Mnisi then did his magic to get Makeleni to agree to face the promising fighter from Johannesburg who has made a significant impression in a short time. 

Nicknamed “K9”, Fourie remains undefeated after seven fights.  

His biggest win was defeating experienced former South Africa and IBO champ Lusanda Komanisi. 

Makeleni, from the Eastern Cape, is no pushover, he's been around since 2014.  

He came very close to ending the reign of Prince Dlomo as the South African junior welterweight champ in their bout which Makeleni lost by a split points decision in 2021. 

He bounced back to chalk up two wins and improved to 10 wins in 14 fights. If recent performance is anything to go by, Fourie will be tested. 

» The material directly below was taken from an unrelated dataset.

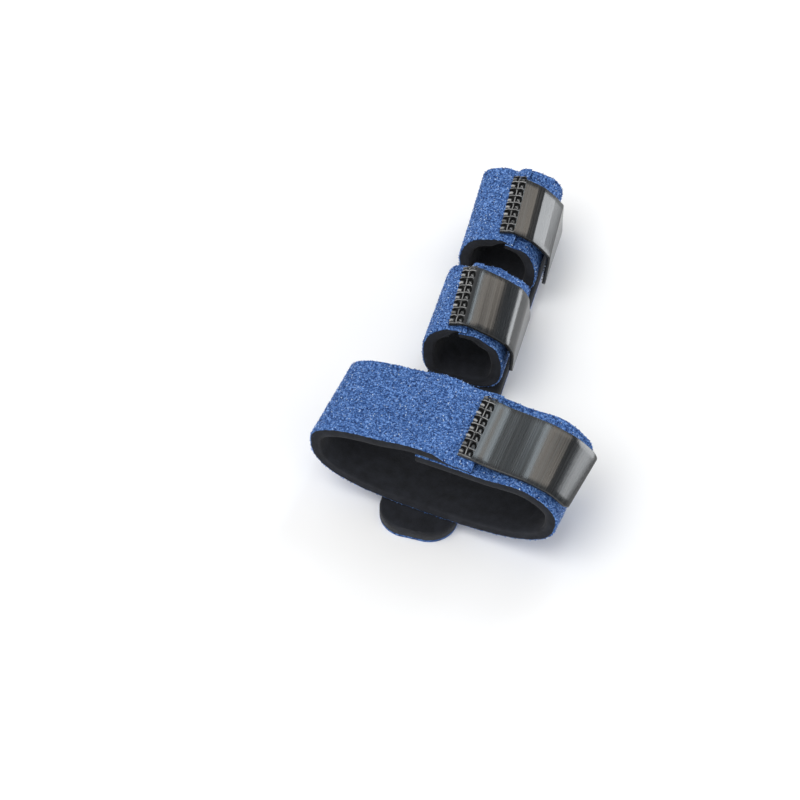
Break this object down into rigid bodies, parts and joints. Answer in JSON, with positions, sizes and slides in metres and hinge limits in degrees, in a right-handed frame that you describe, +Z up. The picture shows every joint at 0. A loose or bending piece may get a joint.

Fourie, 22, is under the tutelage of successful trainer Gert Strydom who guided Shaun “God's Warrior” Potgieter to winning the South African heavyweight title from defending champion Keaton Gomes with an 11th round stoppage in April. 

That was sweet revenge for Potgieter, who was stopped in the first round by Gomes when they first fought in 2022.  

Potgieter will welcome Malawian ring veteran Mussa Ajibu over eight rounds in what will be the main supporting event to the Fourie-Makeleni title fight. 

Boxing 5 director Larry Wainstein said: “Boxing 5 is proud to host our first IBF intercontinental title, giving Kaine Fourie the opportunity as a stepping stone to propel his career.”